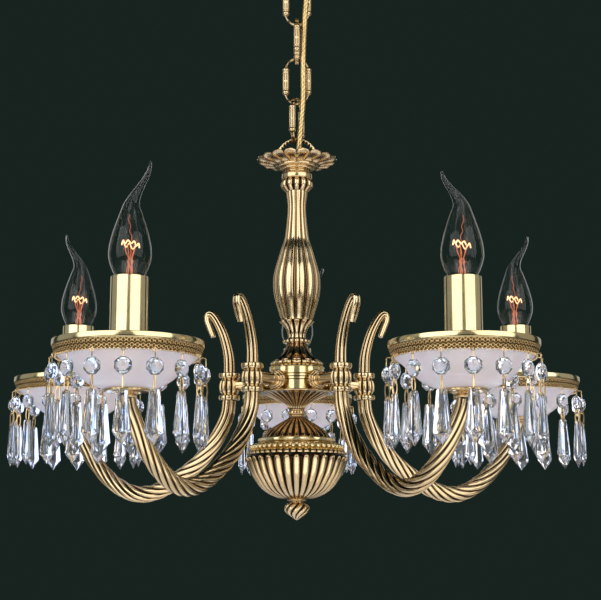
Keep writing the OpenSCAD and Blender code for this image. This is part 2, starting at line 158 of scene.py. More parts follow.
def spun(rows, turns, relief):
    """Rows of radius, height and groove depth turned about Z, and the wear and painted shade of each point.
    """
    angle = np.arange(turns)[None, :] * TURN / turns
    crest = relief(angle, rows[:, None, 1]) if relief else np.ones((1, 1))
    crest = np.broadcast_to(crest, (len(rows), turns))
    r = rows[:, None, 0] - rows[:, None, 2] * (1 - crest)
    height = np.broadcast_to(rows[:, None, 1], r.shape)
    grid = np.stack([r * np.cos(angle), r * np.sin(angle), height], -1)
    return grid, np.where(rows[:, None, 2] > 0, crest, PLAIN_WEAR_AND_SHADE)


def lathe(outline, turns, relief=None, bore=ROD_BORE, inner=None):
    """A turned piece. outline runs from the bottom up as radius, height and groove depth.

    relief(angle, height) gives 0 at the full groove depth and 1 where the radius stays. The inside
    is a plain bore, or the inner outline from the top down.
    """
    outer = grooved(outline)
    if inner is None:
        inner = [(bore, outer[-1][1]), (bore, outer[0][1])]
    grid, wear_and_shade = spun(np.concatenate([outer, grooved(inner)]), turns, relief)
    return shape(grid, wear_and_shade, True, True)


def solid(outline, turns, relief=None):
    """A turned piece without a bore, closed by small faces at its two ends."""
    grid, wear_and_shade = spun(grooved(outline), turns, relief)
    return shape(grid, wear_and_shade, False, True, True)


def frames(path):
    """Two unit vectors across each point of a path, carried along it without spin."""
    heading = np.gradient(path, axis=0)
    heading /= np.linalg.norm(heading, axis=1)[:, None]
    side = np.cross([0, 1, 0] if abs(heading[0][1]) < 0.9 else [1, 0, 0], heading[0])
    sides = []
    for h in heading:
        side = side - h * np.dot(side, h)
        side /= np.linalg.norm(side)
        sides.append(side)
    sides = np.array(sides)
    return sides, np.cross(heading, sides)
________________
▶ _Direction_
Print again each line of the listing above, exactly as it appears.

▶ _Solution below_
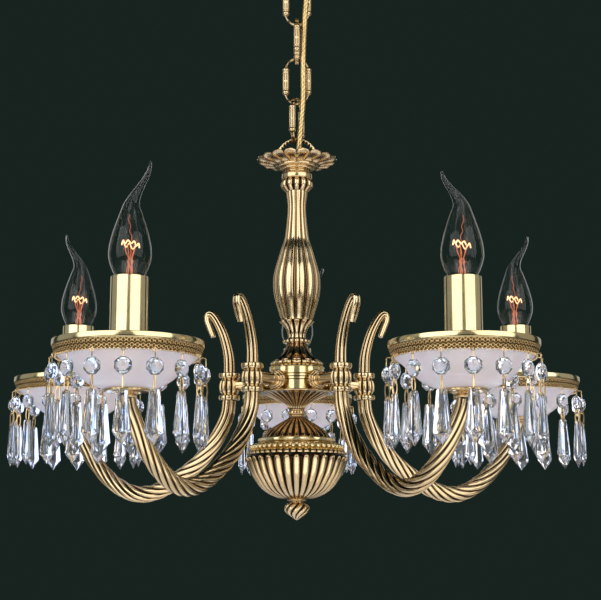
Keep writing the OpenSCAD and Blender code for this image. This is part 2, starting at line 158 of scene.py. More parts follow.
def spun(rows, turns, relief):
    """Rows of radius, height and groove depth turned about Z, and the wear and painted shade of each point.
    """
    angle = np.arange(turns)[None, :] * TURN / turns
    crest = relief(angle, rows[:, None, 1]) if relief else np.ones((1, 1))
    crest = np.broadcast_to(crest, (len(rows), turns))
    r = rows[:, None, 0] - rows[:, None, 2] * (1 - crest)
    height = np.broadcast_to(rows[:, None, 1], r.shape)
    grid = np.stack([r * np.cos(angle), r * np.sin(angle), height], -1)
    return grid, np.where(rows[:, None, 2] > 0, crest, PLAIN_WEAR_AND_SHADE)


def lathe(outline, turns, relief=None, bore=ROD_BORE, inner=None):
    """A turned piece. outline runs from the bottom up as radius, height and groove depth.

    relief(angle, height) gives 0 at the full groove depth and 1 where the radius stays. The inside
    is a plain bore, or the inner outline from the top down.
    """
    outer = grooved(outline)
    if inner is None:
        inner = [(bore, outer[-1][1]), (bore, outer[0][1])]
    grid, wear_and_shade = spun(np.concatenate([outer, grooved(inner)]), turns, relief)
    return shape(grid, wear_and_shade, True, True)


def solid(outline, turns, relief=None):
    """A turned piece without a bore, closed by small faces at its two ends."""
    grid, wear_and_shade = spun(grooved(outline), turns, relief)
    return shape(grid, wear_and_shade, False, True, True)


def frames(path):
    """Two unit vectors across each point of a path, carried along it without spin."""
    heading = np.gradient(path, axis=0)
    heading /= np.linalg.norm(heading, axis=1)[:, None]
    side = np.cross([0, 1, 0] if abs(heading[0][1]) < 0.9 else [1, 0, 0], heading[0])
    sides = []
    for h in heading:
        side = side - h * np.dot(side, h)
        side /= np.linalg.norm(side)
        sides.append(side)
    sides = np.array(sides)
    return sides, np.cross(heading, sides)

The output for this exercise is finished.